Dopo il lungo colloquio di ieri sera a Palazzo Grazioli, si può concludere che allo stato non esiste un «caso Tremonti» nel Governo. Il che non significa che tutti i problemi tra il presidente del Consiglio e il suo ministro dell’Economia siano stati risolti. Significa però che, se il chiarimento era necessario, un incontro di oltre due ore rappresenta senza dubbio un bel passo avanti.
Tremonti ne ha ricavato il sostegno del premier al suo operato. E sarebbe stato inverosimile il contrario, considerando la cornice europea dentro la quale si collocano le scelte di politica economica. Ne ha ricavato anche una sostanziale solidarietà rispetto al malessere serpeggiante contro la «tirannia» di via XX Settembre. Si poteva immaginare che Berlusconi coprisse o persino alimentasse i revanscismi anti-Tremonti della maggioranza. In apparenza non è così. Per cui si procede con l’agenda fissata e ai primi di maggio dovrebbe vedere la luce il famoso pacchetto che comprende fra l’altro la bozza di riforma fiscale.
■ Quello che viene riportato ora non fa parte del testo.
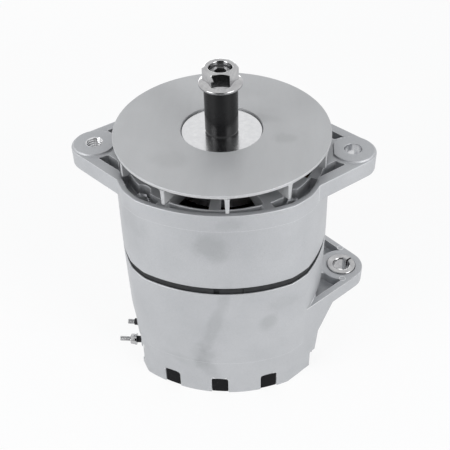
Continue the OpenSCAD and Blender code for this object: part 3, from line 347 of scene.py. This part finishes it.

Tutto risolto, dunque? Non proprio. Di sicuro ieri è stata una giornata importante. Si è conclusa con una vittoria di Tremonti contro i suoi avversari, per la buona ragione che il ministro ha ancora dalla sua parte il presidente del Consiglio. In termini politici, è l’unica cosa che conta. Quanto agli autentici pensieri e sentimenti del premier verso il suo ministro, non sono proprio un segreto ed esistono ampie testimonianze al riguardo. Ma, appunto, sono pensieri (e frustrazioni) che non assumono forma politica.
Certo, non tutto torna nella curiosa vicenda di un ministro, Giancarlo Galan, conosciuto per non essere uno sprovveduto, neotitolare dei Beni culturali, che sferra un aspro attacco al collega Tremonti in un’intervista al «Giornale». Il quotidiano costruisce uno «scoop» da prima pagina (obiettivamente lo è) che diventa il punto culminante di una serie di critiche, più o meno esplicite, che in queste settimane il foglio milanese ha rivolto al ministro economico. «Il Giornale», come è noto, non è certo ostile al presidente del Consiglio. E Galan, dal canto suo, è un uomo la cui lealtà a Berlusconi è adamantina, temprata da un percorso comune che risale al ’94, anno della fatidica «discesa in campo».
Ed è proprio a quel momento magico, mito fondante del berlusconismo, che Galan si riferisce per chiedere un ritorno alle origini. Torniamo allo spirito del ’94, dice in sostanza: costruiamo il partito liberale di massa che era allora nelle nostre intenzioni. Un progetto a cui Tremonti era ed è estraneo, anche per la sua matrice «socialista». Evitiamo, conclude l’intervistato, che proprio questa estraneità tremontiana finisca «per farci perdere le elezioni».
Le parole di Galan non vanno prese alla lettera, bensì valutate per quello che rivelano. Non solo il malessere di ministri a cui, in qualche caso, il titolare dell’Economia non concede nulla, neanche la sua stima. A emergere sono le inquietudini dello stesso capo del governo, a poche settimane dal voto cruciale di Milano. Berlusconi vorrebbe da Tremonti il controllo dei conti in chiave europea, certo, ma anche qualche magìa che susciti il plauso, anziché le solite lamentele, delle forze produttive. Ecco lo spirito del ’94 che il premier evoca e che Galan cita con enfasi. Uno stato d’animo, non ancora una linea politica, dietro cui s’indovina la paura che il vecchio blocco sociale berlusconian-leghista possa, dopo tanti anni, entrare in crisi.
E come sempre accade quando una lunga stagione politica volge al crepuscolo, si rimpiange il passo d’inizio. Si vorrebbe appunto tornare alle origini. Tremonti rappresenta il richiamo prosaico della realtà, ma Berlusconi vorrebbe ancora inseguire il sogno. Soprattutto perché pensa che i sogni portano voti, mentre il rigore economico produce mugugni.